Openreach CEO Clive Selley said that, just three years ago, Britons used less than half the data they do now on their home broadband. Average speeds were one-third of what they are now.

"We believe investing in FTTP is the right thing to do for the UK. We've already made a start -- with half a million premises in Britain with access to FTTP -- a majority in rural areas," he said.

Openreach said it now plans to build a large-scale FTTP network for the UK. Openreach aims to make FTTP available to three million homes and businesses by the end of 2020.

Image: BT

Work will start in a few months in an initial eight cities: Birmingham, Bristol, Cardiff, Edinburgh, Leeds, Liverpool, London, and Manchester, with BT aiming to reach ten million homes and businesses by the "mid-2020s".

Openreach admitted that three million by 2020 might not seem a lot, but described the job of connecting every individual property to a full fibre connection as a "massive task and takes significant time, engineering, and manpower". Selley added: "The job of "fibering" the UK will take decades."

This is largely down to the cost of physically digging up roads and pavements to take out the copper cable and and replace it with fibre optic, which is not in itself expensive. Selley also called for "a supportive public policy and regulatory environment" that encourages infrastructure investment. "We need to get the costs of delivering fibre down and ensure that there is demand for and take up of the new FTTP platform," he said.
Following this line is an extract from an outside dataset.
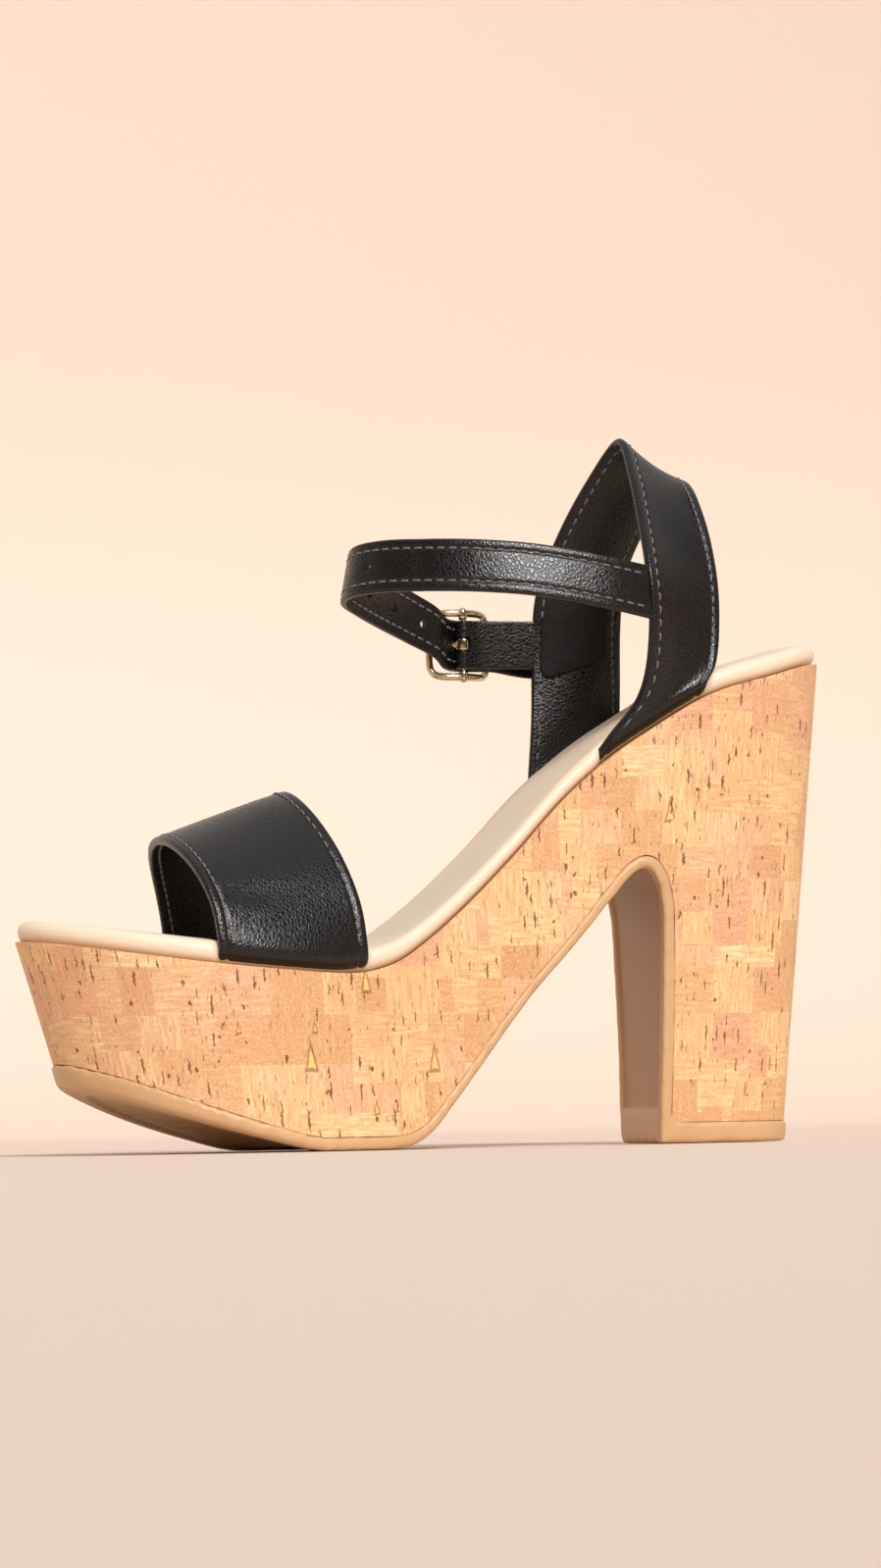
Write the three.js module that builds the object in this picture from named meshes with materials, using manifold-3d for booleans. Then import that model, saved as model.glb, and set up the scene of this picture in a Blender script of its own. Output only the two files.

Upping the UK's fibre rollout is welcome but, even with that, the UK is already very much in the broadband slow lane compared to many rivals.

Analysis published last year put the UK in 31st place in the world for broadband speeds, with an average connection speed of 16.51Mbps, behind 20 European countries, 17 of which are in the EU. And 1.4 million premises -- five percent of the total -- are still struggling with no options above 24Mbps.

The government has also set a target of making 10Mbps broadband availability a legal right by 2020 but with the advent of the Internet of Things and ever more devices, in reality most homes and businesses will need a lot more than that. The EU already has a target of offering everyone 30Mbps by 2020.

Indeed, the UK could have had a full fibre network decades ago if the government had taken the issue seriously. Professor Peter Cochrane, BT's former CTO, said that he had FTTC working in 1986 and by 1990 BT was ready to start producing fibre ahead of a major rollout of the technology. However, Margaret Thatcher's Conservative government chose a different option -- to throw open the market to local cable companies in order to stimulate competition. This proved to be of limited success and did not deliver a national fibre network.

He told the government inquiry into superfast broadband back in 2012:"To my mind, that failure was, first, catastrophic; secondly, it was partially political; and, thirdly, it was an industrial failure: a failure to come to the government and explain the implications and why that investment should not have been stopped. It could be that bringing in more competition was the right thing to do, but it could have been done without forestalling the fibre rollout at that time." The UK has been playing catch-up ever since.